Cannon, Dennis Bayless and Ricky Davis, all from the MOPP Shop, have also traveled to Iraq and Afghanistan to provide training on the M3P machine gun to both maintenance personnel and pilots.
"We had to make sure the pilots knew what to expect because the rate of fire is so much higher with the M3P," Cannon said. "The old machine gun had a rate of fire of 700 rounds per minute. The M3P has a rate of fire of 1,025 to 1,100. That's 18 rounds per second."
The machine gun is now so popular that PEO for Aviation is facing a new problem - adding an uptempo to the gun's maintenance requirements.
"There is a new demand on parts and maintenance for these guns that we have to support," McCauley said.
"We are reusing mechanical parts from the Avenger systems. But we also have to establish a source for future parts. The Cruise Missile Defense System office is working on a long-term source for parts and repairs. Logistical support for the system has grown and now there is a need for the logistical tail to make this program successful for the long term."
McCauley said the teamwork from all the Army organizations involved with the Kiowa Warrior machine gun solution resulted in getting a more effective weapon system into the hands of Kiowa helicopter pilots in record time.

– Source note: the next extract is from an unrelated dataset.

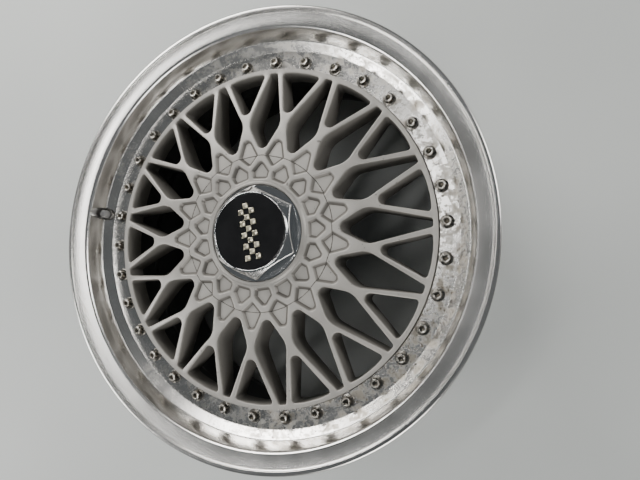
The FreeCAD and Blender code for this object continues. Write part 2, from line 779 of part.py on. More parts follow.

"We were able to work quickly on getting the new gun system fielded because of the close proximity of Fort Campbell, Redstone Arsenal and Fort Rucker. That proximity allowed increased face-to-face coordination and provided increased ability to adapt to the inevitable integration issues," McCauley said. "Fred Alcorn from the Kiowa Warrior Product Office and the team from the MOPP Shop worked on site at Fort Rucker's Molinelli Range to smoothly execute flight testing.
"But even more important was that the co-location of the Kiowa Warrior Product Office with Redstone Arsenal's design, test and air worthiness organizations significantly enhanced coordination and support of the war fighter in theater."